--- START Information shown ---
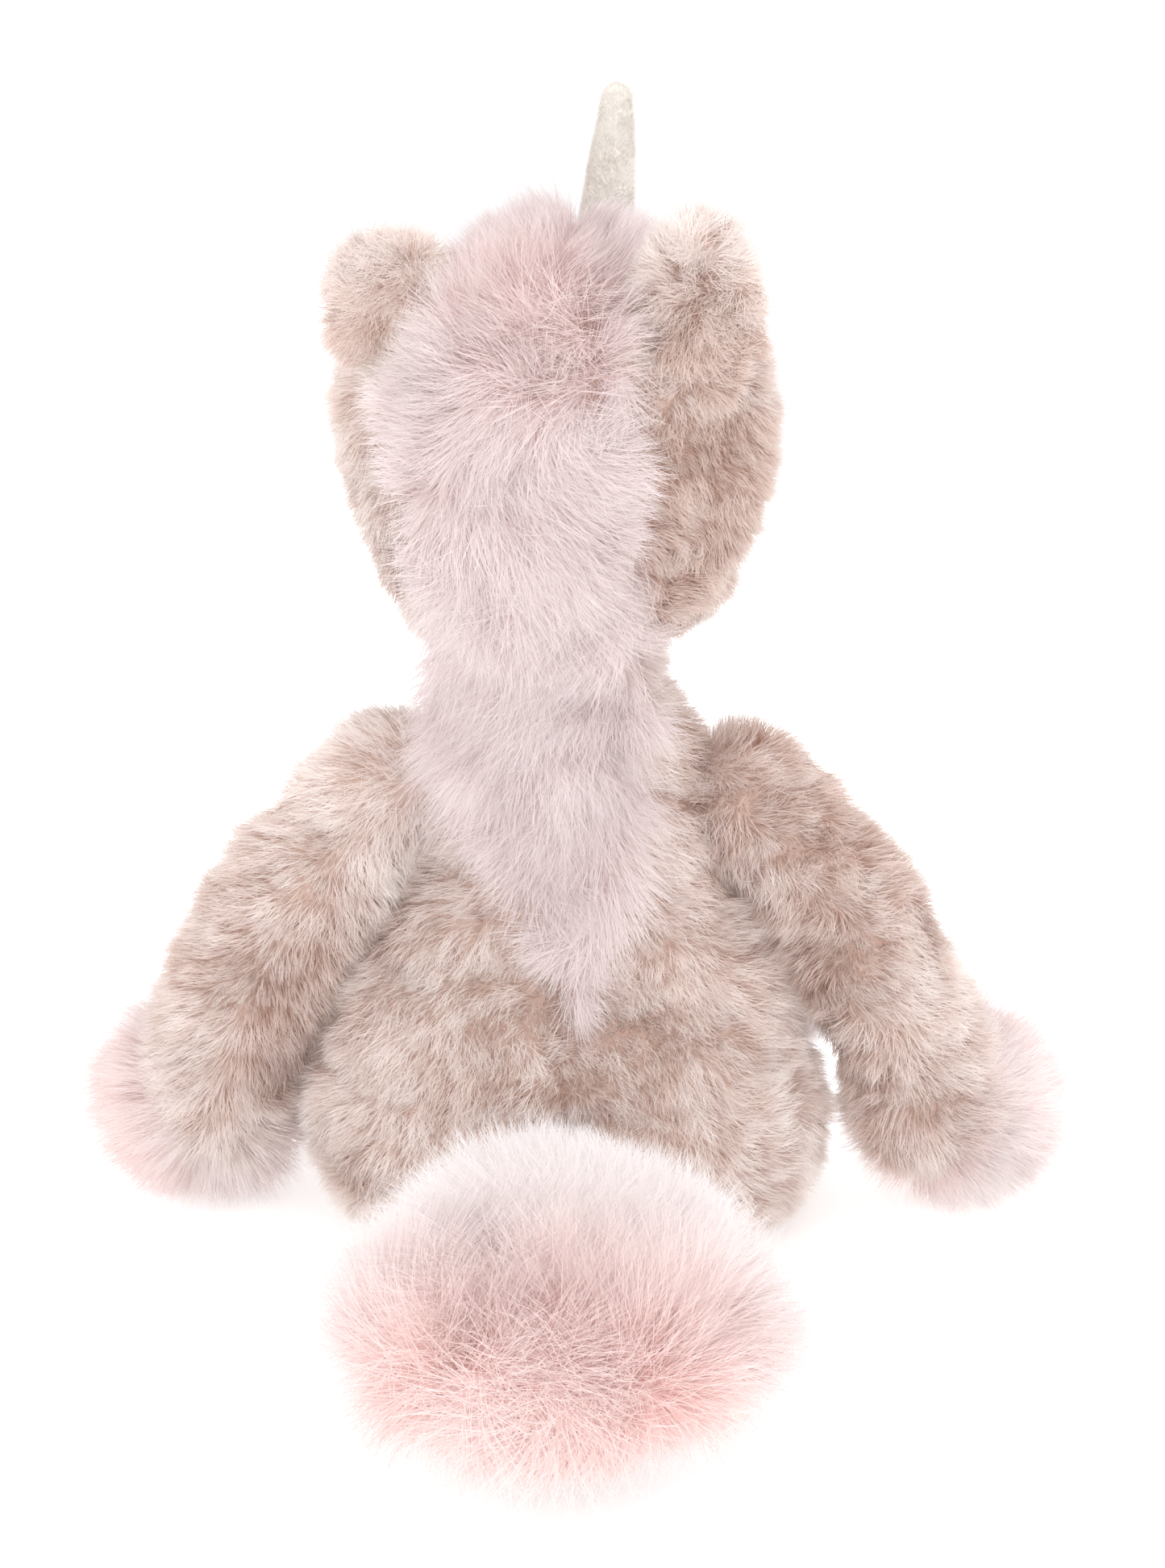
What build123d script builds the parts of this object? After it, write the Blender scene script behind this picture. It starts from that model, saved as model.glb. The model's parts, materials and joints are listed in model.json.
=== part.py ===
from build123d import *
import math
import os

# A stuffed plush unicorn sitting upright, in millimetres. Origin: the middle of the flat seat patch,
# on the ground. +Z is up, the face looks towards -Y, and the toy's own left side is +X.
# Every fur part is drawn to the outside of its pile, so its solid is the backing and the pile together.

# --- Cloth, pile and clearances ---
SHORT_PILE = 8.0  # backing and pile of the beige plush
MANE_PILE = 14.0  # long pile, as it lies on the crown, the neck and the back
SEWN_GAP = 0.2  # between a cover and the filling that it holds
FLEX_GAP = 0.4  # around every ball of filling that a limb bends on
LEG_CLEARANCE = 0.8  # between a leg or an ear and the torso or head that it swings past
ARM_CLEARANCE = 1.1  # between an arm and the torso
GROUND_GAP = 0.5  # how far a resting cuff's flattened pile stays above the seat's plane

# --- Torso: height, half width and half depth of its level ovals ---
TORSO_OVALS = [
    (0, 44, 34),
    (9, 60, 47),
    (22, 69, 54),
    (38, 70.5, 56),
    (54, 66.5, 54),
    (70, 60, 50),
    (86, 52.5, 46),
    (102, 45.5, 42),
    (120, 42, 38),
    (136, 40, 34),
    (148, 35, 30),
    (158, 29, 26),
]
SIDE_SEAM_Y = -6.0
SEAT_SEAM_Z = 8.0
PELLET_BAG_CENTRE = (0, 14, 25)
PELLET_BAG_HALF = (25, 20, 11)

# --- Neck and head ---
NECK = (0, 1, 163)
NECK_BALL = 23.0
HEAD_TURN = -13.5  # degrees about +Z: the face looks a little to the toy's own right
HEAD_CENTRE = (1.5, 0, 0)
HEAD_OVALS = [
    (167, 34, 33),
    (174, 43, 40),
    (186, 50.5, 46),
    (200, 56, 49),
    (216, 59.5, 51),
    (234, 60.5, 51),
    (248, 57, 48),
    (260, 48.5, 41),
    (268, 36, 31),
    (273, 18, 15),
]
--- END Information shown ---
Instruction: Please print exactly what appears from the first line of the data through the line with "PELLET_BAG_HALF = (25, 20, 11)", including both of those lines and nothing past them.

Expected answer:
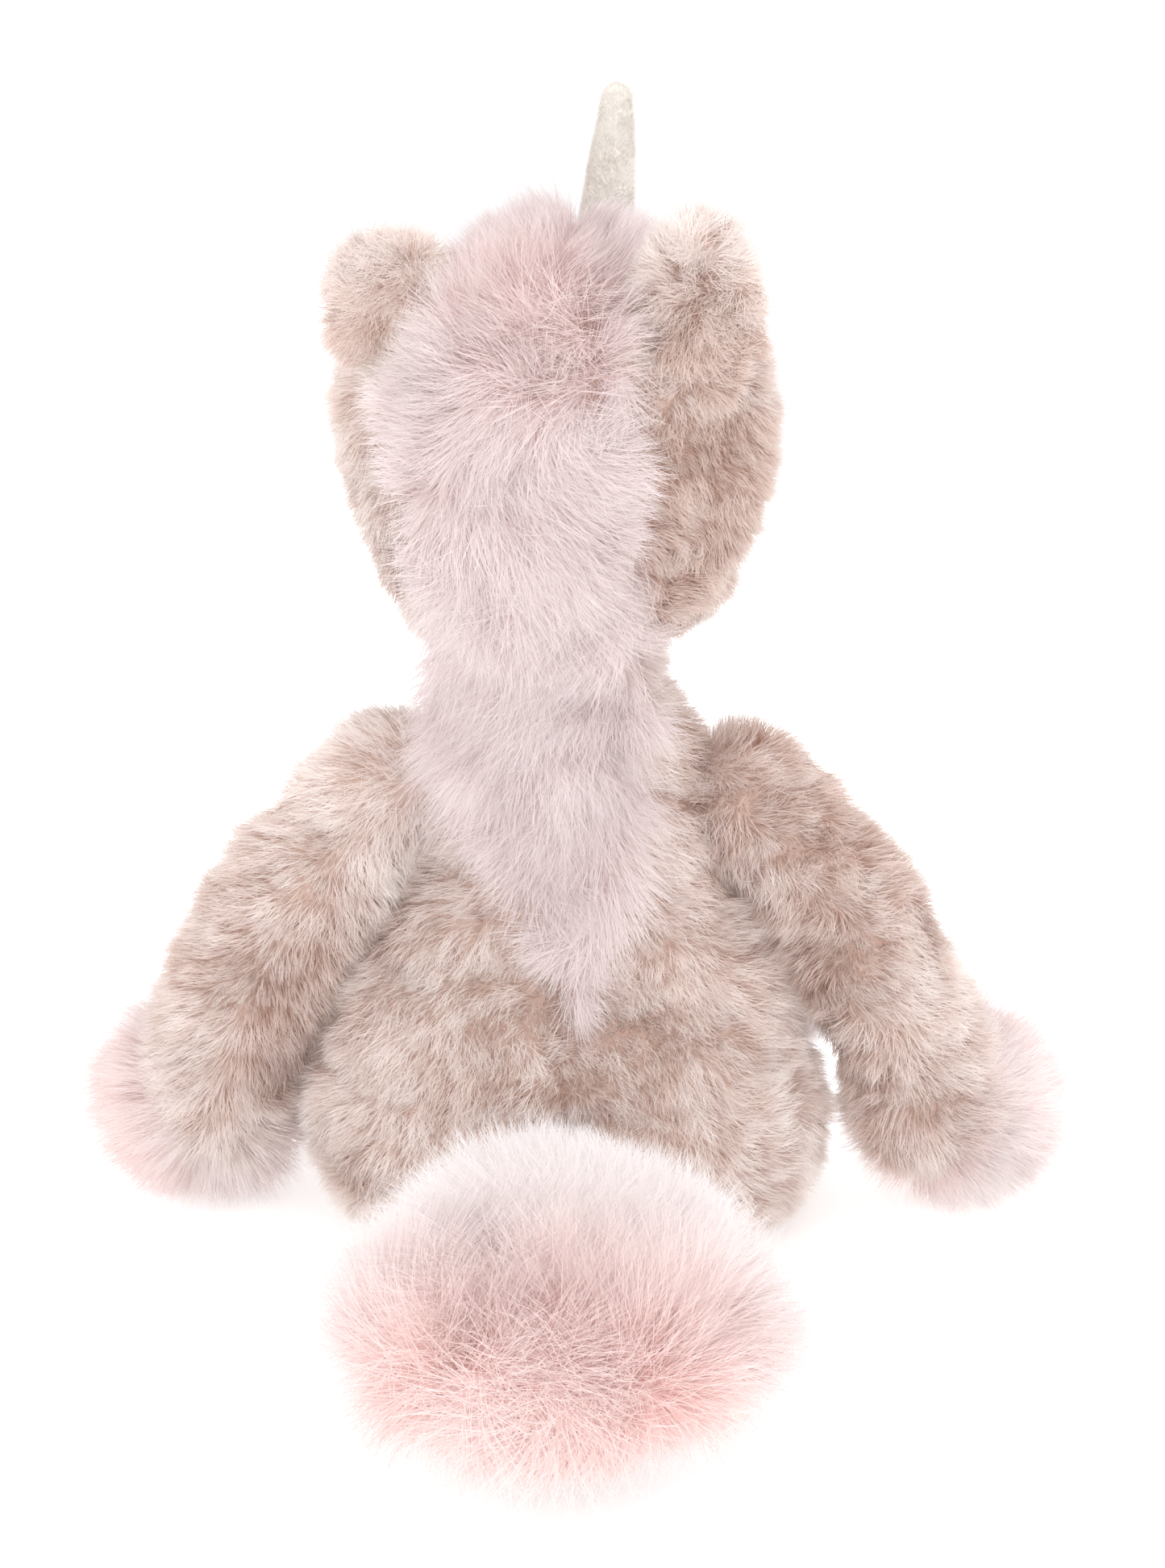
What build123d script builds the parts of this object? After it, write the Blender scene script behind this picture. It starts from that model, saved as model.glb. The model's parts, materials and joints are listed in model.json.
=== part.py ===
from build123d import *
import math
import os

# A stuffed plush unicorn sitting upright, in millimetres. Origin: the middle of the flat seat patch,
# on the ground. +Z is up, the face looks towards -Y, and the toy's own left side is +X.
# Every fur part is drawn to the outside of its pile, so its solid is the backing and the pile together.

# --- Cloth, pile and clearances ---
SHORT_PILE = 8.0  # backing and pile of the beige plush
MANE_PILE = 14.0  # long pile, as it lies on the crown, the neck and the back
SEWN_GAP = 0.2  # between a cover and the filling that it holds
FLEX_GAP = 0.4  # around every ball of filling that a limb bends on
LEG_CLEARANCE = 0.8  # between a leg or an ear and the torso or head that it swings past
ARM_CLEARANCE = 1.1  # between an arm and the torso
GROUND_GAP = 0.5  # how far a resting cuff's flattened pile stays above the seat's plane

# --- Torso: height, half width and half depth of its level ovals ---
TORSO_OVALS = [
    (0, 44, 34),
    (9, 60, 47),
    (22, 69, 54),
    (38, 70.5, 56),
    (54, 66.5, 54),
    (70, 60, 50),
    (86, 52.5, 46),
    (102, 45.5, 42),
    (120, 42, 38),
    (136, 40, 34),
    (148, 35, 30),
    (158, 29, 26),
]
SIDE_SEAM_Y = -6.0
SEAT_SEAM_Z = 8.0
PELLET_BAG_CENTRE = (0, 14, 25)
PELLET_BAG_HALF = (25, 20, 11)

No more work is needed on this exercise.